_TASK DESCRIPTION_
The listing must be reproduced in full, exactly as it stands.

_AVAILABLE DATA_

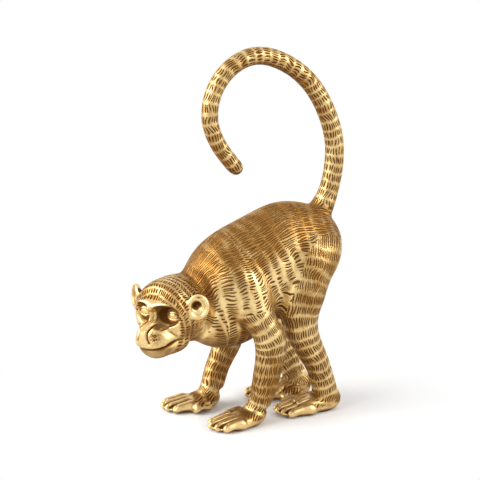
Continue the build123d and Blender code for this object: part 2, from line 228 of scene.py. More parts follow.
# one skin over all the castings, with the creases at the seams filled as on a chased casting
castings = ["trunk", "head", "tail", "left_arm", "right_arm", "left_leg", "right_leg"]
fillings = [name for name in frame["nodes"] if name.endswith("_pin") or name == "core_plug"]
body = copyOfNodes(castings + fillings, "wholeBody")
runModifier(body, "REMESH", mode="VOXEL", voxel_size=skin["coarseVoxel"] * millimetre)
keepOuterSkin(body)
print("one skin:", len(body.data.vertices), "vertices")

edges = edgesOf(body)
places = placesOf(body)


def turned(x, y, degrees):
    # sideways and ahead for something that looks along -y and is turned; and back again
    turn = math.radians(degrees)
    return x * math.cos(turn) + y * math.sin(turn), x * math.sin(turn) - y * math.cos(turn)


def headFrame(places):
    # left, forward and up from the middle of the head, in mm
    x, y, up = (places - np.array(head["middle"])).T
    return np.stack([*turned(x, y, head["turn"]), up], 1)


def nearEars(inHead, box):
    aside, ahead, lowest = box
    return (np.abs(inHead[:, 0]) > aside) * (np.abs(inHead[:, 1]) < ahead) * (inHead[:, 2] > lowest)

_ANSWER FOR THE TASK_
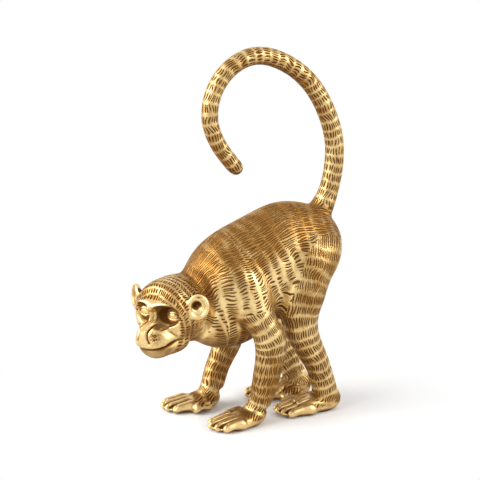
Continue the build123d and Blender code for this object: part 2, from line 228 of scene.py. More parts follow.
# one skin over all the castings, with the creases at the seams filled as on a chased casting
castings = ["trunk", "head", "tail", "left_arm", "right_arm", "left_leg", "right_leg"]
fillings = [name for name in frame["nodes"] if name.endswith("_pin") or name == "core_plug"]
body = copyOfNodes(castings + fillings, "wholeBody")
runModifier(body, "REMESH", mode="VOXEL", voxel_size=skin["coarseVoxel"] * millimetre)
keepOuterSkin(body)
print("one skin:", len(body.data.vertices), "vertices")

edges = edgesOf(body)
places = placesOf(body)


def turned(x, y, degrees):
    # sideways and ahead for something that looks along -y and is turned; and back again
    turn = math.radians(degrees)
    return x * math.cos(turn) + y * math.sin(turn), x * math.sin(turn) - y * math.cos(turn)


def headFrame(places):
    # left, forward and up from the middle of the head, in mm
    x, y, up = (places - np.array(head["middle"])).T
    return np.stack([*turned(x, y, head["turn"]), up], 1)


def nearEars(inHead, box):
    aside, ahead, lowest = box
    return (np.abs(inHead[:, 0]) > aside) * (np.abs(inHead[:, 1]) < ahead) * (inHead[:, 2] > lowest)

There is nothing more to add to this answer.